Find how many lines of the listing include the string "scene", and report only that figure.

--- Start Given data ---

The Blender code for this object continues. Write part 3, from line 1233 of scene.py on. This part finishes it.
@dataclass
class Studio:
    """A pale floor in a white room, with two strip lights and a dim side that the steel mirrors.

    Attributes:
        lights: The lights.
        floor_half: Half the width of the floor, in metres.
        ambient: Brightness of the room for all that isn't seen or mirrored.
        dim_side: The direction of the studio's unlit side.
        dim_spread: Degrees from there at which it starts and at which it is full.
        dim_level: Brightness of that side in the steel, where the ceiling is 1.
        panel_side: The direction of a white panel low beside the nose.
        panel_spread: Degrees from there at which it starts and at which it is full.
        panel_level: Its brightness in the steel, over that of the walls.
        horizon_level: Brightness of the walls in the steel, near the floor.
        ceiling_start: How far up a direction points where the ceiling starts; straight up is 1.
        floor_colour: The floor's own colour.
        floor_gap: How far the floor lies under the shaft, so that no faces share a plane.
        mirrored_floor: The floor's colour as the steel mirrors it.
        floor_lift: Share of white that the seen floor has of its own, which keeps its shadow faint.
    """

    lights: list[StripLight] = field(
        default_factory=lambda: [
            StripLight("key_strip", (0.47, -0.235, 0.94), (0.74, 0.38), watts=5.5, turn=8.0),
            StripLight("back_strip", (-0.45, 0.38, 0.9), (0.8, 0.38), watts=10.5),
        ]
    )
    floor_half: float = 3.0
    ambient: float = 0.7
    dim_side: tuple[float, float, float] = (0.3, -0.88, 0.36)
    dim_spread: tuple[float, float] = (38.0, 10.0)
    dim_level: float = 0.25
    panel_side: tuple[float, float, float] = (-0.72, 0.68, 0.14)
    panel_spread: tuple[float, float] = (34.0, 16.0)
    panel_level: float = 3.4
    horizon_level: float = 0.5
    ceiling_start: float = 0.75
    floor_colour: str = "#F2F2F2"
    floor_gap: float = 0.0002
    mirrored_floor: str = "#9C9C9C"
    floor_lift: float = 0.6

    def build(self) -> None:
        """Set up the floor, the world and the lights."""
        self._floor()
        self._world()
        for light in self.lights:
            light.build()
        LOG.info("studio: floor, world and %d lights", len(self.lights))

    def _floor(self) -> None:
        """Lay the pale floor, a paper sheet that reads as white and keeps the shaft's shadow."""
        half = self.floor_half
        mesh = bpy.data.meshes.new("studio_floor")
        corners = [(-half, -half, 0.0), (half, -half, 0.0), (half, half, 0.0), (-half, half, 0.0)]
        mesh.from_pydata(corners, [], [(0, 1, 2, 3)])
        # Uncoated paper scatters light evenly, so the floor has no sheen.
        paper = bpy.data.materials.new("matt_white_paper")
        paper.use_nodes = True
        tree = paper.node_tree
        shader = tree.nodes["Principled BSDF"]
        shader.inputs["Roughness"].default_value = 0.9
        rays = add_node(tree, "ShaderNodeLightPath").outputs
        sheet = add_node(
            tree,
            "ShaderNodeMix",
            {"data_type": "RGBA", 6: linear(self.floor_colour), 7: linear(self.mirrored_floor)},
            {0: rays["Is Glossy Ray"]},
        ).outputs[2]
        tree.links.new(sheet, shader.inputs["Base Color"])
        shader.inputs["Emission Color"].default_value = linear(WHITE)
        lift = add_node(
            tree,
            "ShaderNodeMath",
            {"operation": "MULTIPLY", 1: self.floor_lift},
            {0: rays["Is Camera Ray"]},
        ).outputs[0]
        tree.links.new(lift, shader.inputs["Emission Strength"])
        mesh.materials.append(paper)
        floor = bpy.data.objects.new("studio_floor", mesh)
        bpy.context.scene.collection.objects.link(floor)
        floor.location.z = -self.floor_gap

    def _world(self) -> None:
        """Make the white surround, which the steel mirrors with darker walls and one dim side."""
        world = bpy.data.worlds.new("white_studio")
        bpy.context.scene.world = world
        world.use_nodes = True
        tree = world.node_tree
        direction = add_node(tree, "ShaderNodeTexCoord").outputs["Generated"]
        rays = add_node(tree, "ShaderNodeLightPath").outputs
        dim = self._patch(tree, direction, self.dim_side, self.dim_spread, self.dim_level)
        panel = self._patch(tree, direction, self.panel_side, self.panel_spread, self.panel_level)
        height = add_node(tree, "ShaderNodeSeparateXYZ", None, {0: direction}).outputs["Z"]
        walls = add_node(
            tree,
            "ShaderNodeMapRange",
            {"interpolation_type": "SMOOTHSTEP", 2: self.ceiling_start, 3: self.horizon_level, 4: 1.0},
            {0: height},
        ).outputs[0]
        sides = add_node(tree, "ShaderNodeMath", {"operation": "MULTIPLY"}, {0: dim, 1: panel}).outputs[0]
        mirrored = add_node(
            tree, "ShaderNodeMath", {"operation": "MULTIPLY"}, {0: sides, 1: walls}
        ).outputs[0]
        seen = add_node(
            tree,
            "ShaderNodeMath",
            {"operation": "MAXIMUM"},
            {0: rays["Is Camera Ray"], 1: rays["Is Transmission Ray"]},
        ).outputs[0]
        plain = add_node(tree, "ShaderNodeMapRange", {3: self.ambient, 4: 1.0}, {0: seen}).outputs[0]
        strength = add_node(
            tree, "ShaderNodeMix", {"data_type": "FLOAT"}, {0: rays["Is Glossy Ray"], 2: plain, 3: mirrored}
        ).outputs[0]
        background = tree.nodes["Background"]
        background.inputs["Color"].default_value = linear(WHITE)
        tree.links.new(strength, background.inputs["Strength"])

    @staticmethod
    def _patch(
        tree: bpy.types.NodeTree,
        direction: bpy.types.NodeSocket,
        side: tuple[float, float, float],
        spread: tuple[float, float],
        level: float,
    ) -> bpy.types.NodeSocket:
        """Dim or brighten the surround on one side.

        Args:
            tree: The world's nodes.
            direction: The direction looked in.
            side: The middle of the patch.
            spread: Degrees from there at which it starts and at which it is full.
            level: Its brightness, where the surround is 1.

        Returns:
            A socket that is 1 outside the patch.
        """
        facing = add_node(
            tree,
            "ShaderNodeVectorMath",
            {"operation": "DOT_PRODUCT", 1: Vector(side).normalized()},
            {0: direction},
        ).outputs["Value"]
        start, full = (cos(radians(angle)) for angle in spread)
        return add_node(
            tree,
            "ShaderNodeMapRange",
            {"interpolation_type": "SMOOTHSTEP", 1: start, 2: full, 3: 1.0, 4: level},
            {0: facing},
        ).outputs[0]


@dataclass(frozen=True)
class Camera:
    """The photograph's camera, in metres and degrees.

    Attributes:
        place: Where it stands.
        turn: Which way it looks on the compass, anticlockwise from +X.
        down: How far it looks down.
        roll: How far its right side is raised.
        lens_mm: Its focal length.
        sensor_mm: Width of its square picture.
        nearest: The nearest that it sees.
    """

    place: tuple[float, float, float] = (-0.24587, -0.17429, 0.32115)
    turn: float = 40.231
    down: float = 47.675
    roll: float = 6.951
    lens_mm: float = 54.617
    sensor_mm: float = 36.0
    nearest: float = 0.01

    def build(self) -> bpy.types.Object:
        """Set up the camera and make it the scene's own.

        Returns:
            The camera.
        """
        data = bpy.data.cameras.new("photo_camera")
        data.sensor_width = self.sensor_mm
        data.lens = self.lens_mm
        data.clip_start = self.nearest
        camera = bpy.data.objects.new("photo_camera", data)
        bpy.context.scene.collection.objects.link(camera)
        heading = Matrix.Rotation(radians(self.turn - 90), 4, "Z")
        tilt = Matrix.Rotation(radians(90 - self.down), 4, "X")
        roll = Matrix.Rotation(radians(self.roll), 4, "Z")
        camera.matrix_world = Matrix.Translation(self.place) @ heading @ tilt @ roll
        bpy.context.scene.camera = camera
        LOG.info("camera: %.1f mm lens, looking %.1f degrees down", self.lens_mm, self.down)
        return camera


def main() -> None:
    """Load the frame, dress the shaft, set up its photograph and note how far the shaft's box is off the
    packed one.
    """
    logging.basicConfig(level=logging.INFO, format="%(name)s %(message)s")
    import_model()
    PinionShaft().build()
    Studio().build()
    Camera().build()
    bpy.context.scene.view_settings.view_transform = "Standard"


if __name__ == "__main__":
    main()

--- End Given data ---

Exercise result - 7